不过个人觉得这个句子即使是中文都有点不好理解，是不是缺主语？


----------



## brofeelgood

Ok...
1) X is more than double/twofold the standard value.
2) X has deviated from the standard value by more than onefold.


----------



## song1949

Xcat said:


> 按照1楼的句型：
> deviate from the standard (value) doubled or more.
> 
> 不过个人觉得这个句子即使是中文都有点不好理解，是不是缺主语？



当然缺主语，但中文应该不难理解


brofeelgood said:


> Ok...
> 1) X is more than double/twofold the standard value.
> 2) X has deviated from the standard value by more than onefold.
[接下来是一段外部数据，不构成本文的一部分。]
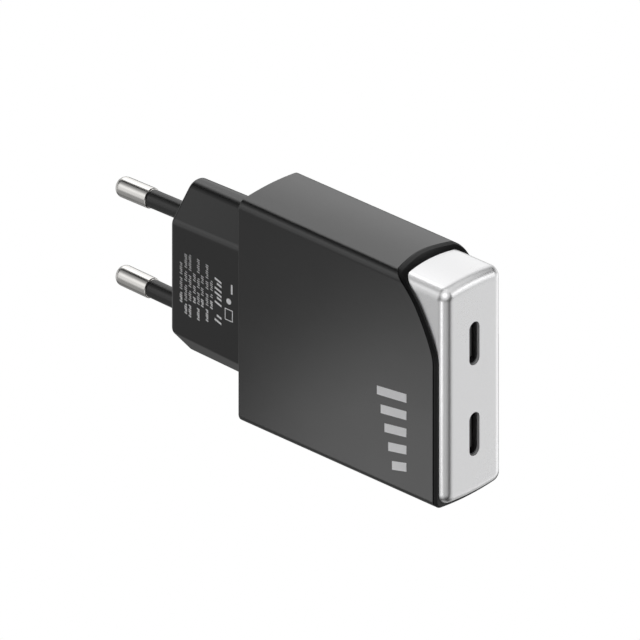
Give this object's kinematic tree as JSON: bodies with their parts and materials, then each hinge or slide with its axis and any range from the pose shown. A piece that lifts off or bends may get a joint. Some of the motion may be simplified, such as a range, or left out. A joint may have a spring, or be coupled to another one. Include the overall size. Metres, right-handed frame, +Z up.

偏离不一定是more than double，偏离不一定是超过，也有可能是低于，比如低于标准一倍以上，也是偏离


----------



## brofeelgood

song1949 said:


> 偏离不一定是more than double，偏离不一定是超过，也有可能是低于，比如低于标准一倍以上，也是偏离



低于5一倍的值是多少?

5减少了一倍等于多少?


----------



## retrogradedwithwind

记得高中有病句改错，不能说“低于一倍”，因为，50比100低了百分之五十，1比100低了99％……
若X小于Y，则（Y-X）/Y恒小于1，再怎么低也不可能低出一倍。

可后来发现，低几倍的说法太普遍了……

不过问题还是有的，甲地温度比乙地低三倍，如果乙地20度，甲地多少度？恐怕不同的人会给出不同的答案。有歧义的。
……………………………………………………


上面都是废话。。。

回到1楼的句子，偏离标准一倍以上，问题在于“标准一倍”这个数到底是多少？
偏离10个单位以上，这句话很明确，多或少10个单位都算。
但什么叫“偏离标准一倍”？谁的一倍？
可以这么说，“偏离标准值的一倍以上”。
这么说，数字很明确，同样的，也很好翻译。

很多时候，之所以难翻译，是因为话本身就没说清楚。


----------



## SuperXW

据我所致，凡是涉及“一倍”的概念，在中英文中都容易有歧义。论坛上有很多相关争论。
撰写文章时，“巧用”这个词经常可以达成混淆视听的效果。

“偏离标准一倍以上”必须有更明确的解释。否则，你说标准是5，我可能理解成6就是“偏离一倍以上”了，12就是“两倍以上”了。


----------



## Skatinginbc

Let O = Observed Value, and S = Standard value
To me, “偏离标准一倍以上” means |(O − S) ÷ S| > 1
Say, O = −1, S = 2
 |(−1 −2)÷2| = 3/2 = 1.5 > 1 ==> 觀測值 (= −1) 偏离标准 (= 2) 一倍以上.


----------



## brofeelgood

Skatinginbc said:


> Let O = Observed Value, and S = Standard value
> To me, “偏离标准一倍以上” means |(O − S) ÷ S| > 1
> Say, O = −1, S = 2
> |(−1 −2)÷2| = 3/2 = 1.5 > 1 ==> 觀測值 (= −1) 偏离标准 (= 2) 一倍以上.



*看不懂* + *无语* = Orz


----------